== DATA ==
----

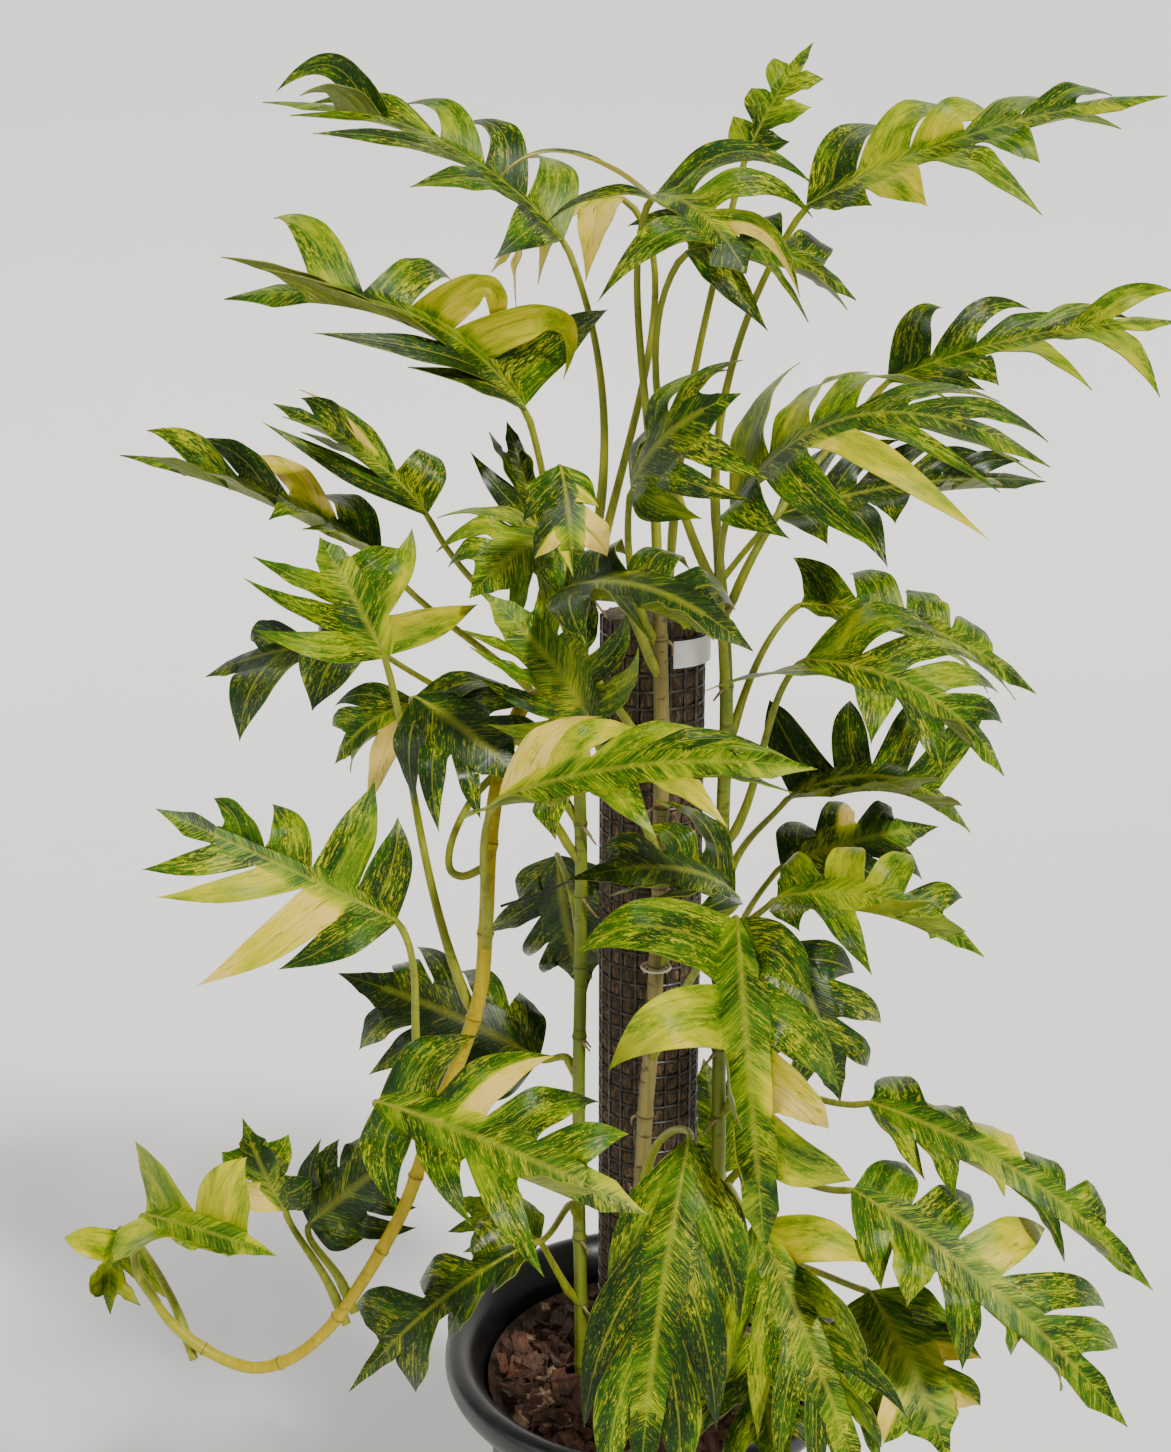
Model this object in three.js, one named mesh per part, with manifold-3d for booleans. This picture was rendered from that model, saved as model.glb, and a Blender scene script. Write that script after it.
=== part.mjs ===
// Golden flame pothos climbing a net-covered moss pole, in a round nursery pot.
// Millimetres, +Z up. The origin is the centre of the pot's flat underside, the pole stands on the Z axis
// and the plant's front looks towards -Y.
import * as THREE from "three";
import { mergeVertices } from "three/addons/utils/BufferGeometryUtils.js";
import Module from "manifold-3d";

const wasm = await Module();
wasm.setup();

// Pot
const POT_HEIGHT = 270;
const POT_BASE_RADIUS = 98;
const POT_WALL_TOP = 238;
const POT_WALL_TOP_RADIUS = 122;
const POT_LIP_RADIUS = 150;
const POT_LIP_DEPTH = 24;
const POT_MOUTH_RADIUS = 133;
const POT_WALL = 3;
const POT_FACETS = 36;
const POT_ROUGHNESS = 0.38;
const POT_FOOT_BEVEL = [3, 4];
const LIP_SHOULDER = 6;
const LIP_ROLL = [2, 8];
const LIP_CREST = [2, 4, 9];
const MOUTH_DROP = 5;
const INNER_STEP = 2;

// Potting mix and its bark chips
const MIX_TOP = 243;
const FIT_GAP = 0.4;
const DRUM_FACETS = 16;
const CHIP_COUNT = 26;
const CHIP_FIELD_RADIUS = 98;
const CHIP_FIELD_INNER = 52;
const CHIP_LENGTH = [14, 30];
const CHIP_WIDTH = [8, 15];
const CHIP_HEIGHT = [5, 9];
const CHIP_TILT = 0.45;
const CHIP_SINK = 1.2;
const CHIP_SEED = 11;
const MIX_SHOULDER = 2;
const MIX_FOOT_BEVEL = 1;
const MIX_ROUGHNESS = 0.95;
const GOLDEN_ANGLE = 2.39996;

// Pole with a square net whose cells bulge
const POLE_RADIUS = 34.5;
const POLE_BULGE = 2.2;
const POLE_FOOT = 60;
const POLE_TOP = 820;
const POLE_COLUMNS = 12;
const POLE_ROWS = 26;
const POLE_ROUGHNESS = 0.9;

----

== INSTRUCTIONS TO FOLLOW ==
Exactly repeat the lines above, from the opening line through the one with "const INNER_STEP = 2;", and include nothing else.

== EXERCISE SOLUTION ==
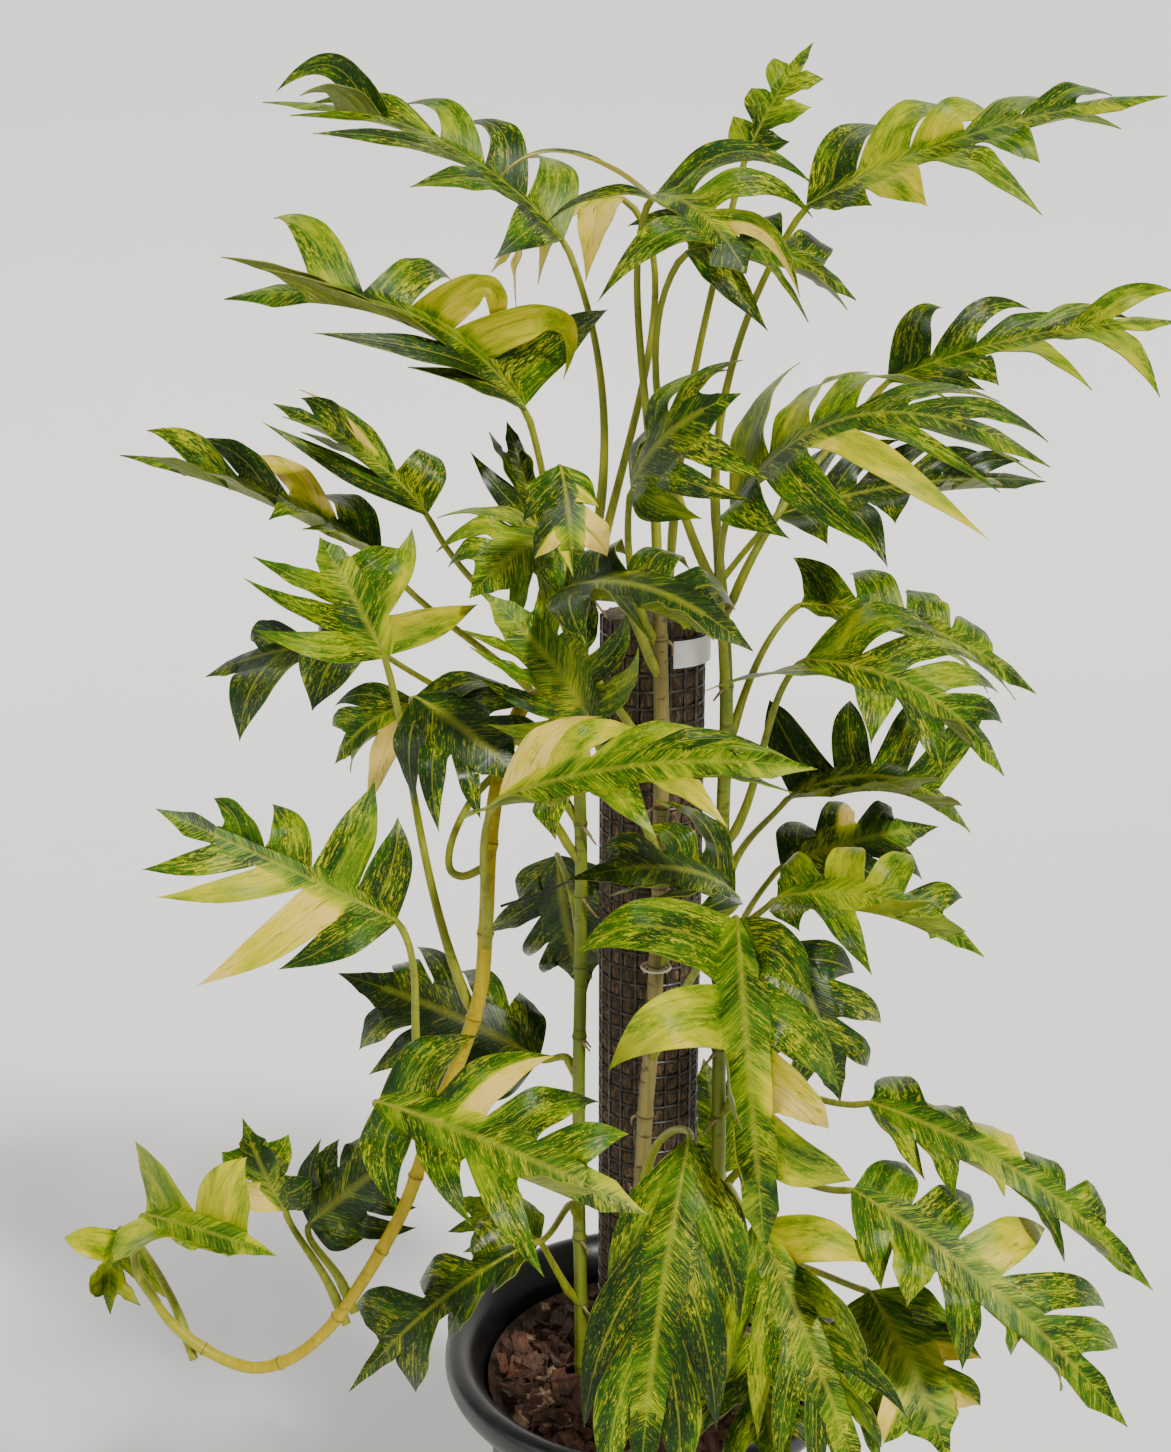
Model this object in three.js, one named mesh per part, with manifold-3d for booleans. This picture was rendered from that model, saved as model.glb, and a Blender scene script. Write that script after it.
=== part.mjs ===
// Golden flame pothos climbing a net-covered moss pole, in a round nursery pot.
// Millimetres, +Z up. The origin is the centre of the pot's flat underside, the pole stands on the Z axis
// and the plant's front looks towards -Y.
import * as THREE from "three";
import { mergeVertices } from "three/addons/utils/BufferGeometryUtils.js";
import Module from "manifold-3d";

const wasm = await Module();
wasm.setup();

// Pot
const POT_HEIGHT = 270;
const POT_BASE_RADIUS = 98;
const POT_WALL_TOP = 238;
const POT_WALL_TOP_RADIUS = 122;
const POT_LIP_RADIUS = 150;
const POT_LIP_DEPTH = 24;
const POT_MOUTH_RADIUS = 133;
const POT_WALL = 3;
const POT_FACETS = 36;
const POT_ROUGHNESS = 0.38;
const POT_FOOT_BEVEL = [3, 4];
const LIP_SHOULDER = 6;
const LIP_ROLL = [2, 8];
const LIP_CREST = [2, 4, 9];
const MOUTH_DROP = 5;
const INNER_STEP = 2;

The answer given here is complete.